Assistant U.S. Attorney Troy Edwards said in opening statements that on Jan. 6, the defendants accepted Rhodes’s “invitation to sedition” and “perverted the constitutional order” by trying “to stop the peaceful transfer of power by force for the first time in our country’s history.”
“They were willing to use force and violence to impose their view of law and order and their view of constitutional order on the rest of the country,” Edwards told a jury in federal court in Washington.
Edwards said the defendants — Roberto Minuta, 37; Joseph B. Hackett, 52; David Moerschel, 44; and Edward Vallejo, 64 — said they were at war with the U.S. government and “energized” rioters after preparing for “their revolutionary war.”
Attorneys for defendants criticized the Justice Department for a “rush to judgment.” The attorneys said prosecutors had cherry-picked “bombastic” fragments of conversations over months and lumped defendants who barely knew each other, if at all, in a grossly oversimplified, “incomplete and warped” story.
“These people had Twitter fingers, not trigger fingers,” said Moerschel attorney Scott Weinberg, ridiculing the government’s depiction of defendants as armed militants threatening democracy and paraphrasing rap artist Drake.
Weinberg said the Oath Keepers was headed by an “incompetent” and manipulative “right-wing televangelist” in Rhodes, who lives off members’ $50 dues and sought “to ride in Trump’s wake to get as much publicity as he could.”
“This was not some highly organized group. It was really a bunch of people that were out of shape, overweight, elderly and who wanted to play military,” Weinberg said.
Hackett attorney Angela Halim agreed. She asked her client to stand for the jury — a chiropractor from Sarasota, Fla., who wore a tie, V-neck sweater and glasses perched atop his forehead.
“The government has been in overdrive manipulating evidence to show there was a shared goal, a unity of purpose, a meeting of the minds of all these people from all over the country. There was not.”

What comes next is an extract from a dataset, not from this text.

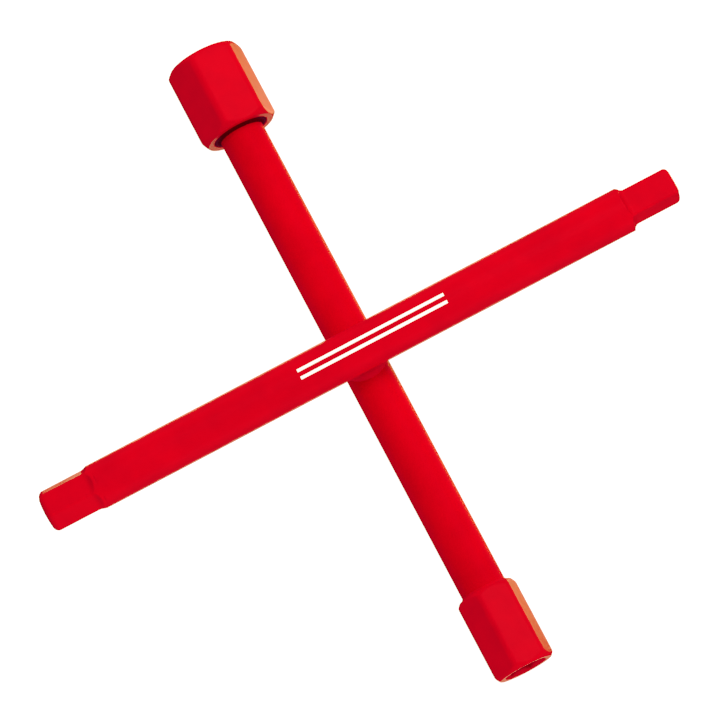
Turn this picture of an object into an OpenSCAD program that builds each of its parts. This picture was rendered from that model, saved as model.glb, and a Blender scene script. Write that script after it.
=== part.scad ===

All four men are accused like Rhodes of stockpiling an arsenal of firearms in nearby Virginia, converging on the Capitol in military-style gear, and conspiring to oppose by force the swearing-in of President Biden. They are also charged with conspiring to impede lawmakers and obstructing Congress’s confirmation of the 2020 election results.
The seditious conspiracy trial is the second of three from the Capitol siege to unfold blocks from the rioting. On Nov. 29, a jury convicted Rhodes and Florida Oath Keepers “state lead” Kelly Meggs of plotting to oppose federal authority by force after a two-month trial. Three additional co-defendants were convicted of other felony charges similarly punishable by up to 20 years in prison. A third trial will begin jury selection next week with former Proud Boys chairman Henry “Enrique” Tarrio and other leaders of his far-right group facing similar charges.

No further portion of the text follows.